There is no easy answer, of course – or if there is I have no idea what it might be. The best I can manage is two very small pieces of advice to people of all political, religious and alma mater stripes.
The first is to always be willing to take a step back and audit your beliefs. When someone you are supporting is being “unfairly crucified” by FOX or the lame stream media, take a step back and ask yourself: If this was happening to the other tribe’s team, how would I be reacting right now? If the honest answer is anything other than “the same,” it might be wise to go back through all of the facts you had previously dismissed to see if perhaps you’ve let yourself miss something. More important, though, is this:
Be an advocate for what your tribe stands for, not an advocate for your tribe.

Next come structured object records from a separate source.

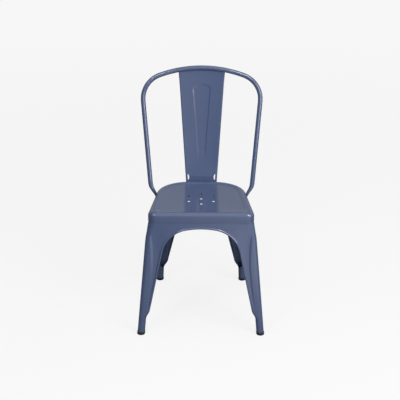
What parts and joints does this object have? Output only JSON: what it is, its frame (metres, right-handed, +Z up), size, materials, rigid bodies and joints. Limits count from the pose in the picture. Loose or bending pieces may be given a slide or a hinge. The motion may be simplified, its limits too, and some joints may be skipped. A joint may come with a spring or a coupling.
{
  "type": "stacking bistro chair",
  "caption": "Stackable bistro chair in painted pressed sheet steel: dished seat pan with drain holes, splayed corner legs, bent tube back with flat splat, rubber feet.",
  "frame": {"origin": "on the floor, under the middle of the chair's overall width and depth", "axes": "+Z up; +X to the right as the picture shows the chair from the front; -Y is the front of the seat, +Y is the back"},
  "size_m": [0.4466, 0.4804, 0.85],
  "materials": {
    "paint": "glossy powder coat",
    "rubber": "satin"
  },
  "bodies": {
    "root": {"seat_pan": "paint", "leg_front_right": "paint", "leg_front_left": "paint", "leg_rear_right": "paint", "leg_rear_left": "paint", "back_hoop": "paint", "hoop_weld_right": "paint", "hoop_weld_left": "paint", "back_splat": "paint", "splat_top_weld": "paint", "splat_foot_weld": "paint", "brace_strip_upper": "paint", "brace_strip_lower": "paint", "brace_rivet": "paint", "brace_end_weld": "paint", "foot_cap_front_right": "rubber", "foot_cap_front_left": "rubber", "foot_cap_rear_right": "rubber", "foot_cap_rear_left": "rubber", "stacking_pad_front_left": "rubber", "stacking_pad_front_right": "rubber", "stacking_pad_rear_left": "rubber", "stacking_pad_rear_right": "rubber"}
  },
  "joints": []
}
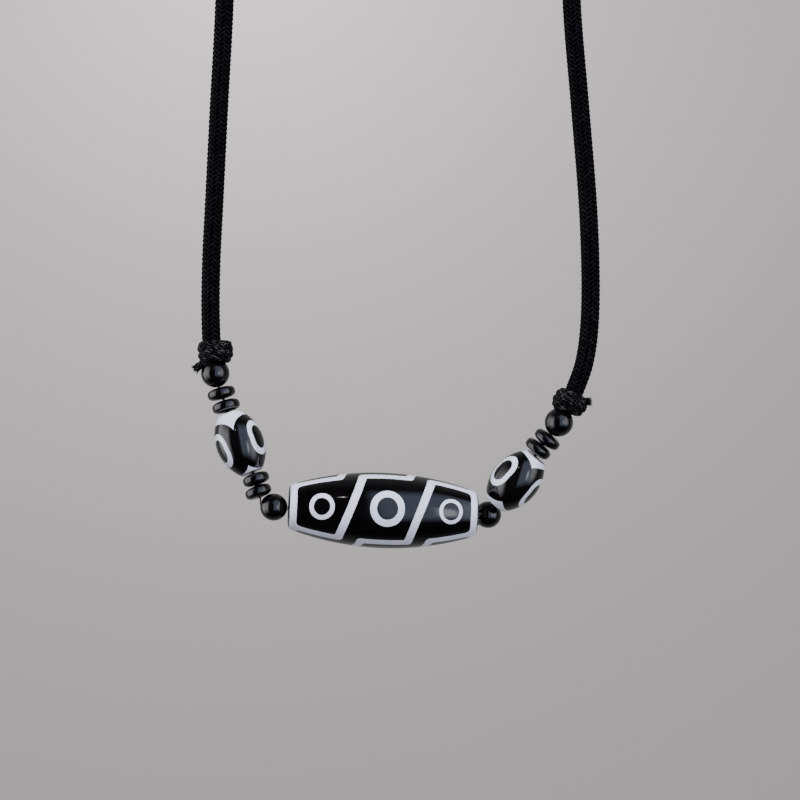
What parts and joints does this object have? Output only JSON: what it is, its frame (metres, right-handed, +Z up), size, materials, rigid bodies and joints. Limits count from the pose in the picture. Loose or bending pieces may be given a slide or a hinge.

I simply don’t believe that there aren’t a ton of Republicans out there that are very disturbed by what has transpired with Herman Cain this week. Similarly, I am sure there are more than a few (maybe a large majority?) of Penn State students and alum that know that people have to be held accountable for their school’s horrible scandal. And since it is my understanding that a lot of Rick Perry’s own GOP brethren actually can’t stand the guy, I am very certain that there are a lot of Republicans that pay close attention to his cronyism.
These people need to speak up; not to the world at large, but to the members of their tribe. I’m not a Republican, so I can point to the myriad of things that don’t add up about Cain’s denials all day long and it’s going to fall on deaf ears. The same way, not incidentally, that Democrats shrugged off all evidence of Clinton’s pattern of sexual harassment fifteen years ago. People don’t listen to those outside their tribe when their self-identity is on the line. But they might be open to peeking at reality when it’s being presented by one of their own.
These two bits of advice aren’t much, I’ll be the first to admit. But they’re a start.
UPDATE: Glen Reynolds unpacks a bit of what I was discussing here from the other end, and says two things that are 100% spot on, and deserve a voice here:
“See, though, the thing about tribalism is that it often works. The reason why people are hardwired for tribalism is that our predecessors who didn’t have those instincts were wiped out by the people who did. That doesn’t mean that tribalism is necessarily good of course, any more than other hardwired instincts are necessarily good. But it’s not just an example of stupidity. It’s there for a reason.
Note, too, that people who purport to decry tribalism are often just engaging in propaganda on behalf of their own tribe.”
UPDATE II: The claims I cited that Perry had used government growth to stimulate the economy, widely reported in the late Summer, turn out are not correct; it appears they are based on real but lying statistics. Factcheck.org can explain this better than I here. I was, in short, very wrong. Thanks to reba for emailing me this link. Apologies to readers, and to Perry.